Na denúncia, Ela Wiecko sustenta que, no mesmo período do pagamento da suposta propina, a Caoa recebeu cerca de R$ 600 milhões em benefícios fiscais do Programa de Incentivo à Inovação Tecnológica e Adensamento da Cadeia Produtiva de Veículos Automotores (Inovar), do Ministério do Desenvolvimento. As vantagens tributárias estavam vinculadas a uma planta industrial da Caoa em Anápolis, Goiás. Confrontado com as acusações, Bené confirmou o conteúdo da denúncia e acrescentou novos detalhes.
Pelas contas do empresário, os desembolsos da Caoa em troca de benefícios fiscais foram superiores a R$ 10 milhões. Investigadores querem saber o destino do dinheiro. Bené também confirmou a acusação da vice-procuradora de que a consultoria que ele teria fornecido à Caoa era “fajuta”. As declarações de Bené podem deixar em apuros Andrade e Maciel. Quando o caso veio à tona, a defesa dos dois alegou que a consultoria era real e que até teria sido usada na Inglaterra.
BENÉ ATUOU NA CAMPANHA
As acusações de Bené são consideradas consistentes por investigadores. O empresário e o governador são amigos de longa data. Bené atuou na campanha de Pimentel ao governo de Minas em 2014 mesmo tendo sido um dos pivôs da crise que quase leva à derrota a presidente afastada Dilma Rousseff na campanha de 2010. O governador ignorou a ficha do empresário, pontuada por denúncias de desvio de dinheiro na Esplanada dos Ministério, e o manteve como um dos colaborares de sua última campanha.
As revelações do operador devem aumentar a pressão sobre Pimentel. Caberá ao ministro Herman Benjamin, relator da Operação Acrônimo no STJ, decidir se acolhe ou não a denúncia. No entendimento de setores do Ministério Público Federal, o relator pode acolher a denúncia por conta própria. Para o advogado Eugênio Pacelli, responsável pela defesa do governador, antes de deliberar sobre a denúncia, Benjamin precisa de autorização prévia da Assembleia Legislativa de Minas.
Pacelli sustenta que jurisprudência sobre o assunto foi firmada a partir do habeas corpus 80.511, relatado pelo ministro Celso de Mello, do Supremo Tribunal Federal, em favor do ex-governador de Minas Itamar Franco, já morto. Também ameaçado de afastamento, Itamar recorreu ao STF e se manteve no cargo. Pacelli entrou com um agravo de instrumento para que Benjamin nem mesmo notifique Pimentel sobre a denúncia antes de consulta à Assembleia.
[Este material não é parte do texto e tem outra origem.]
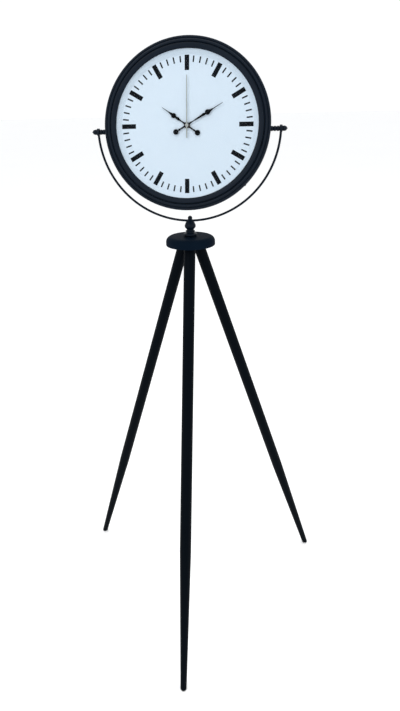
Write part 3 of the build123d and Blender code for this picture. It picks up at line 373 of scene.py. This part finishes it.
# Finial. A turned knop: ball, flared neck, bulb, collar and a round foot. The yoke's rod passes
# through its neck.
FOOT_LEVEL = 0.6 * MM
BOLT_RADIUS = 3.0 * MM
BALL_RADIUS = 5.8 * MM
BALL_LEVEL = 46.6 * MM
BULB_START = 18.0 * MM
BALL_START = 44.5 * MM
finial = wire((BOLT_RADIUS, FOOT_LEVEL), (14.3 * MM, FOOT_LEVEL), (13.5 * MM, 4.4 * MM, -160),
              (12.0 * MM, 8.6 * MM), (11.0 * MM, 9.8 * MM), (10.8 * MM, 11.6 * MM),
              (10.8 * MM, 13.1 * MM, -180), (9.3 * MM, 15.4 * MM), (9.1 * MM, 16.8 * MM),
              (9.4 * MM, 18.2 * MM))
finial_curve = ((11.4, 19.8), (13.6, 22.4), (14.5, 25.2), (14.3, 28.2), (13.3, 31.0), (11.9, 34.0),
                (10.6, 36.3), (9.3, 38.6), (8.0, 40.6), (6.7, 42.4), (5.6, 44.0))
last = [vertex for vertex in finial.verts
        if len(vertex.link_edges) == 1 and vertex.co.z > BULB_START][0]
for x, z in finial_curve:
    grown = bmesh.ops.extrude_vert_indiv(finial, verts=[last])
    last = grown["verts"][0]
    last.co = (x * MM, 0.0, z * MM)
ball_start = math.asin((BALL_LEVEL - BALL_START) / BALL_RADIUS)
grown = bmesh.ops.extrude_vert_indiv(finial, verts=[last])
last = grown["verts"][0]
last.co = (BALL_RADIUS * math.cos(ball_start), 0.0, BALL_LEVEL - BALL_RADIUS * math.sin(ball_start))
bmesh.ops.spin(finial, geom=[last], cent=(0, 0, BALL_LEVEL), axis=(0, 1, 0),
               angle=-(math.pi / 2 + ball_start), steps=14)
on_head = Matrix.Translation((0, STAND_AXIS.y, HEAD_HIGH.z))
piece("finial_turned", turn(finial, 64), "yoke_assembly", "black_paint", paint, "finial", place=on_head)

# Yoke. Half a ring of round steel rod, each end forged to a flat round eye for the pivot stud. It
# passes through the finial's neck and is painted satin black.
PIVOT = Vector(joints["case_tilt"]["pos_m"])
YOKE_RADIUS = 224.15 * MM
YOKE_RISE = 3.0 * MM
ROD_RADIUS = 2.9 * MM
EYE_RADIUS = 8.75 * MM
EYE_THICKNESS = 6.5 * MM
EYE_EDGE = 1.1 * MM
PIVOT_BORE = 2.55 * MM
yoke = bmesh.new()
bmesh.ops.create_circle(yoke, segments=20, radius=ROD_RADIUS)
bmesh.ops.translate(yoke, verts=yoke.verts[:], vec=(YOKE_RADIUS, 0, 0))
bmesh.ops.spin(yoke, geom=yoke.edges[:] + yoke.verts[:], cent=(0, 0, 0), axis=(0, 1, 0),
               angle=math.pi, steps=128)
bmesh.ops.holes_fill(yoke, edges=[edge for edge in yoke.edges if edge.is_boundary])
bmesh.ops.recalc_face_normals(yoke, faces=yoke.faces[:])
bmesh.ops.translate(yoke, verts=yoke.verts[:], vec=(PIVOT.x, PIVOT.y, PIVOT.z + YOKE_RISE))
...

Com ponto de vista diferente sobre o assunto, o ministro teria expedido a intimação na sexta-feira.
Pacelli disse que desconhece a delação de Bené e nega que o governador tenha recebido dinheiro de empresas ou cometido qualquer irregularidade no período em que foi ministro do Desenvolvimento. Segundo ele, os benefícios concedidos à Caoa estão previstos em lei e a empresa não teria nenhum motivo para pagar propina. Ele argumenta que outras empresas, que preenchiam os requisitos legais, também receberam benefícios similares.
— Se ele (Benedito) falou isso (sobre pagamento de propina) falou o que o Ministério Público mandou ele falar. Não houve propina — afirmou.
O advogado criticou os métodos usados pelo MP para obter delação. Para ele, pessoas presas são capazes de dizer qualquer coisa para recuperarem a liberdade. O advogado José Roberto Batochio, responsável pela defesa de Andrade e Maciel, também criticou a delação. Para ele, delações viraram moeda de troca. O advogado negou que os executivos da Caoa tenham oferecido vantagens para Bené ou para Pimentel. Ele sustenta que Bené prestou consultoria à montadora.
— A consultoria era verdadeira. Não foi ninguém que a levou para os autos senão a própria Polícia Federal — disse.